Given material:
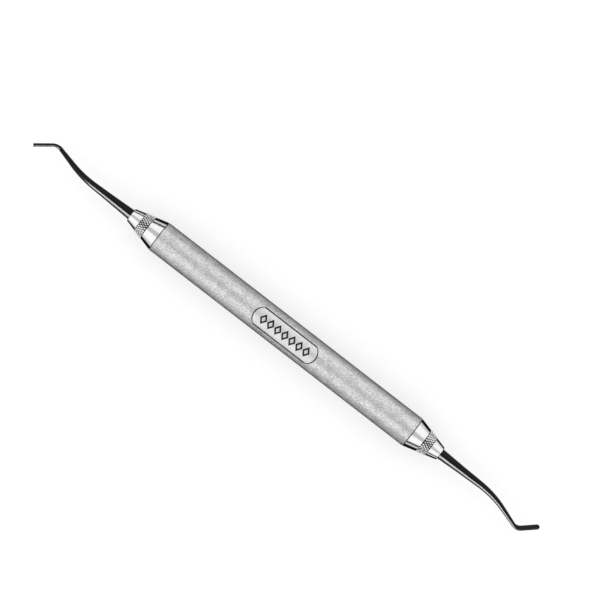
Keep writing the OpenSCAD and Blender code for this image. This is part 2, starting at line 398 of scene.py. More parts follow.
def turned_steel(name, colour_value):
    """Plain steel with the rings that a lathe tool leaves"""
    material, tree, shader, place = start_material(name)
    rings = noise(tree, stretched(tree, place, (1, 0.05, 0.05)), 0.08 * MM, detail=3.0)
    stains = noise(tree, place, 1.2 * MM, detail=4.0)
    tone = spread(tree, stains, 0.86, 1.04)
    tree.links.new(shaded(tree, colour_value, tone), shader.inputs["Base Color"])
    tree.links.new(spread(tree, rings, 0.2, 0.34), shader.inputs["Roughness"])
    make_metal(shader, edge_tint=0.4)
    bumped(tree, shader, rings, 0.4, 0.01 * MM)
    return material


def dark_matt_finish(name, colour_value):
    """The dark, matt floor of an engraved line, also used as painted shade on the chamfer at the joint
    between handle and cone
    """
    material, tree, shader, place = start_material(name)
    burr = noise(tree, place, 0.12 * MM, detail=3.0)
    tree.links.new(shaded(tree, colour_value, spread(tree, burr, 0.6, 1.5)), shader.inputs["Base Color"])
    tree.links.new(spread(tree, burr, 0.5, 0.7), shader.inputs["Roughness"])
    shader.inputs["Metallic"].default_value = 1.0
    bumped(tree, shader, burr, 0.5, 0.02 * MM)
    return material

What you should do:
Take the material above and return all of it exactly.

Solution for this problem:
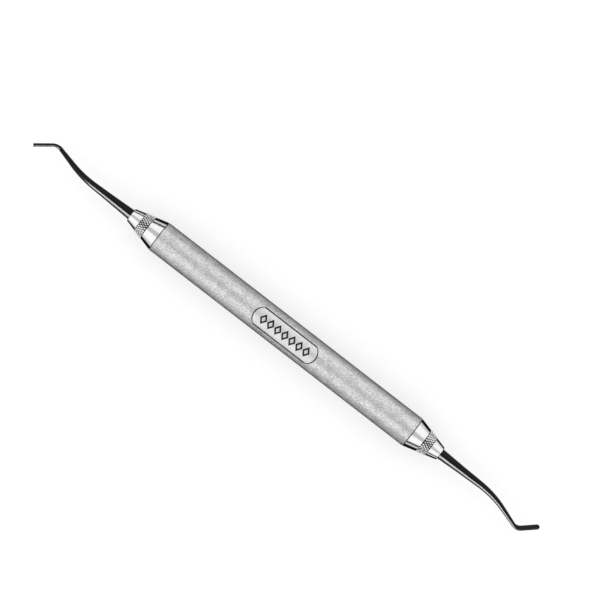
Keep writing the OpenSCAD and Blender code for this image. This is part 2, starting at line 398 of scene.py. More parts follow.
def turned_steel(name, colour_value):
    """Plain steel with the rings that a lathe tool leaves"""
    material, tree, shader, place = start_material(name)
    rings = noise(tree, stretched(tree, place, (1, 0.05, 0.05)), 0.08 * MM, detail=3.0)
    stains = noise(tree, place, 1.2 * MM, detail=4.0)
    tone = spread(tree, stains, 0.86, 1.04)
    tree.links.new(shaded(tree, colour_value, tone), shader.inputs["Base Color"])
    tree.links.new(spread(tree, rings, 0.2, 0.34), shader.inputs["Roughness"])
    make_metal(shader, edge_tint=0.4)
    bumped(tree, shader, rings, 0.4, 0.01 * MM)
    return material


def dark_matt_finish(name, colour_value):
    """The dark, matt floor of an engraved line, also used as painted shade on the chamfer at the joint
    between handle and cone
    """
    material, tree, shader, place = start_material(name)
    burr = noise(tree, place, 0.12 * MM, detail=3.0)
    tree.links.new(shaded(tree, colour_value, spread(tree, burr, 0.6, 1.5)), shader.inputs["Base Color"])
    tree.links.new(spread(tree, burr, 0.5, 0.7), shader.inputs["Roughness"])
    shader.inputs["Metallic"].default_value = 1.0
    bumped(tree, shader, burr, 0.5, 0.02 * MM)
    return material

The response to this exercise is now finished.